As much as The Wolf Man was ahead of its time in its treatment to gypsies, Drag Me to Hell goes back to the image of gypsies as source of evil. In the opening scene of the film, we see a Mexican family in late 1960s California, whose son is cursed by gypsies for stealing a necklace. The boy ends up dragged into hell, and dies a horrible death. Then, when the film moves onto present day, Christine is cursed by a “gypsy” woman, for doing her job. The film treats gypsies as the exotic, uncanny ‘other’.


There is a small scene in Drag Me to Hell, where the gypsies are portrayed in their celebratory mood during Sylvia’s funeral. Christine’s disturbance by this scene is quite apparent, as the laughter and the “beastly” appetite of Sylvia’s friends and relatives are emphasized in a grotesque way, and Christine’s face goes immediately sour. Sylvia, in true witch fashion (!), gives Christine trouble even in her death, her dead fingers pulling her hair out. Sylvia’s daughter has no sympathy for Christine either.

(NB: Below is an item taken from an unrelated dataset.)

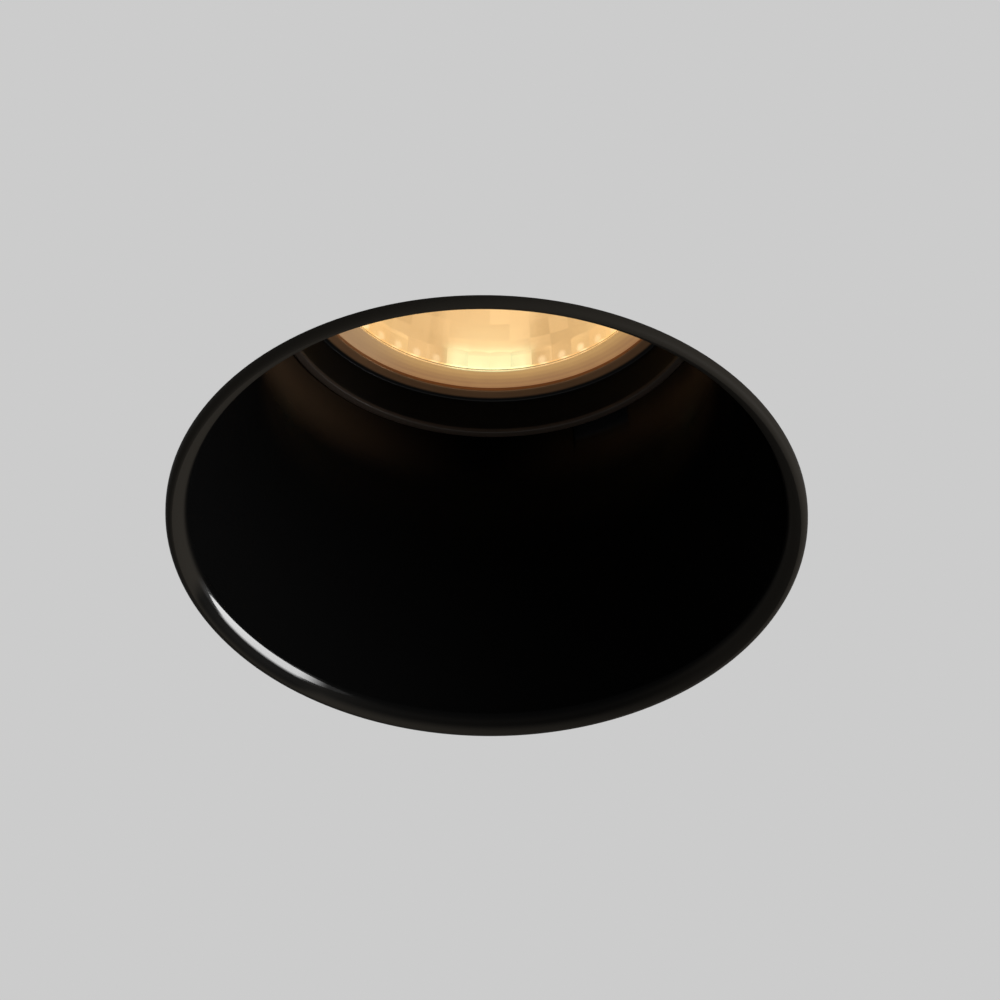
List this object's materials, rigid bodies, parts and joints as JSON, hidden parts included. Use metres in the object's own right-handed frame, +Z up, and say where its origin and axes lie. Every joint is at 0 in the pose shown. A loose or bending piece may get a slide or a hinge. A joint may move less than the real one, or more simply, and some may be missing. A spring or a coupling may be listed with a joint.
{
  "type": "recessed soffit downlight",
  "caption": "Round recessed soffit downlight with a slim rim, a deep black cone, a twist-lock ring, a reflector lamp and two sprung clips.",
  "frame": {"origin": "centre of the cone's mouth on the plane of the ceiling's underside, on the axis of the neck", "axes": "+Z up into the ceiling void along the light's axis, the light leaves towards -Z; the two spring clips lie on +X and -X"},
  "size_m": [0.1322, 0.084, 0.1531],
  "materials": {
    "cone_black": "gloss black enamel on aluminium",
    "ring_black": "satin black enamel",
    "housing_black": "fine textured black powder coat",
    "seal_black": "matt silicone",
    "cover_glass": "clear glass",
    "reflector_glass": "pressed glass with a mirror coat inside",
    "capsule": "lit, warm white",
    "ceramic": "matt white ceramic",
    "nickel": "nickel plate",
    "brass": "plain brass",
    "sheet_steel": "zinc-plated sheet",
    "spring_steel": "bright spring wire",
    "screw_steel": "stainless",
    "rivet": "plain",
    "block_plastic": "natural polyamide",
    "gland_plastic": "black polyamide",
    "sleeve_plastic": "black sleeve",
    "lead_brown": "brown sleeve",
    "lead_blue": "blue sleeve",
    "lead_green": "green and yellow sleeve"
  },
  "bodies": {
    "housing": {"trim_cone": "cone_black", "ceiling_gasket": "seal_black", "lamp_seal": "seal_black", "lamp_can": "housing_black", "can_gasket": "seal_black", "can_screws": "screw_steel", "holder_plate": "ceramic", "holder_body": "ceramic", "holder_contacts": "brass", "holder_screws": "screw_steel", "holder_bridge": "sheet_steel", "bridge_screws": "screw_steel", "terminal_block": "block_plastic", "terminal_inserts": "brass", "terminal_screws": "screw_steel", "earth_tag": "brass", "earth_screw": "screw_steel", "lead_live": "lead_brown", "lead_neutral": "lead_blue", "lead_earth": "lead_green", "rear_cap": "housing_black", "cap_gasket": "seal_black", "cap_screws": "screw_steel", "gland_washer": "seal_black", "gland_body": "gland_plastic", "gland_locknut": "gland_plastic", "gland_seal": "seal_black", "gland_nut": "gland_plastic", "bracket_right": "sheet_steel", "rivets_right": "rivet", "pivot_right": "screw_steel", "bracket_left": "sheet_steel", "rivets_left": "rivet", "pivot_left": "screw_steel"},
    "retainer": {"retaining_ring": "ring_black"},
    "lamp": {"lamp_cover_glass": "cover_glass", "lamp_reflector": "reflector_glass", "lamp_capsule": "capsule", "lamp_base": "ceramic", "lamp_pins": "nickel"},
    "clip_right": {"spring_right": "spring_steel", "sleeve_right": "sleeve_plastic"},
    "clip_left": {"spring_left": "spring_steel", "sleeve_left": "sleeve_plastic"}
  },
  "joints": [
    {"name": "ring_twist", "type": "hinge", "parent": "housing", "child": "retainer", "pos_m": [0, 0, 0.046], "axis": [0, 0, -1], "range_deg": [0, 25]},
    {"name": "lamp_twist", "type": "hinge", "parent": "housing", "child": "lamp", "pos_m": [0, 0, 0.07], "axis": [0, 0, -1], "range_deg": [0, 20]},
    {"name": "clip_right_fold", "type": "hinge", "parent": "housing", "child": "clip_right", "pos_m": [0.0358, 0, 0.0562], "axis": [0, -1, 0], "range_deg": [0, 150], "stiffness_Nm_per_rad": 0.15, "springref_deg": -97.4},
    {"name": "clip_left_fold", "type": "hinge", "parent": "housing", "child": "clip_left", "pos_m": [-0.0358, 0, 0.0562], "axis": [0, 1, 0], "range_deg": [0, 150], "stiffness_Nm_per_rad": 0.15, "springref_deg": -97.4}
  ]
}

On the other hand, the gypsy characters aren’t the absolute evil in the text. Or rather, Christine is not the absolute good. Christine acknowledges she could have given Sylvia another extension but she didn’t do it for the sake of getting the promotion she wanted. She doesn’t refrain from sacrificing her cat, or considering condemning someone else to hell to save herself. In the end, she ends up being dragged into hell, and as the audience, we vaguely derive some pleasure from that.


What makes it all all right is that, there is kind of a tongue-in-cheek attitude in the film. Drag Me to Hell is a good old fashioned horror film in a modern make up. The special effects, with scenes featuring eyes popping, blood splattering, and green puke gashing are a tip of the hat to the Evil Dead films and all the gore films of the 1980s. In that regard, the gypsy curse might be regarded as an homage to another old horror film tradition.


Overall, I can say that I enjoyed watching this film in the cinema and I’m looking forward to seeing Evil Dead 4.

Wednesday, August 12, 2009

The Wolf Man (1941) - George Waggner

!!SPOILERS!!

As a remake of the classic horror movie The Wolf Man is due next year, with an all star cast of Anthony Hopkins, Benicio Del Toro, Hugo Weaving and Emily Blunt, I thought it would be an appropriate time to dig up one of my older drafts of a review on the 1941 version featuring Lon Chaney, Jr and Bela Lugosi and put it up on Macabresque.

The film is about Larry Talbot, who returns to his homeland, Wales from the US upon learning about his brother's death. One night, as he is walking with a woman called Jenny Williams around the gypsy camp near the town, he is attacked by the werewolf/gypsy Bela. Larry manages to kill him but is bitten during the process. Bela's mother Maleva tells him that he's marked (he has a pentagrad appearing in his hand) and that he will turn into a werewolf during certain times. The rhyme popularised by this movie goes:

Even a man who is pure in heart

and says his prayers by night

may become a wolf when the wolfbane blooms

and the autumn moon is bright.


Talbot then starts turning into werewolf and terrorising the townsfolk. He tells his father Sir John about his curse, but he doesn't believe him. Sir John, hunting down the "wolf", finally catches him and kills him, only to find out that it was actually his son Larry, when he turns back into his human form.

Gypsies were often represented as untrustworthy, uncanny (bearing an uncanny sexuality) and supernatural people in gothic literature and early horror cinema. Bram Stoker, for example, employs them as Dracula's faithful servants. In old horror movies, a gypsy is, by default, an old hag who looks at whatever tool available to see the future (tarot cards, crystal spheres, palms) and see ill omens.

This is far from the romantic image of gypsies as an irrational (by which I mean "not belonging to the rationality of the Enlightenment and current capitalistic world order") people who hail each and every minute of life (and death) with songs and dance in a joyful manner - an image brought to life by such directors as Emir Kusturica and Tony Gatlif and recently bands like Gogol Bordello.

The Wolf Man presents a mixture of both these images related to gypsies. This is a movie set in England and it bears elements from the gothic literature tradition. In that same spirit, gypsies are portrayed as a source of the supernatural and as an uncanny people, yet they are not agents of absolute evil. They are allowed to live their tragedies. When the gypsy Bela dies, the old gypsy woman Maleva and a priest have a conversation about how the funeral service should be. Maleva does not want a Christian service, which makes the priest angry. He says he knows what they do, they dance and sing around the dead. To this, Maleva replies, "Us gypsies bury our dead like this for a thousand years. I couldn't change this tradition even if I wanted to."

This in an interesting case of representing a minority, that has been subject to much discrimination until very recently, in a more humanistic light. One may wonder if it has anything to do with the screenwriter Curt Siodmak being a victim of the Nazi policies, and having to escape his homeland, Germany, and move to the US, and therefore understanding the plights of being a minority.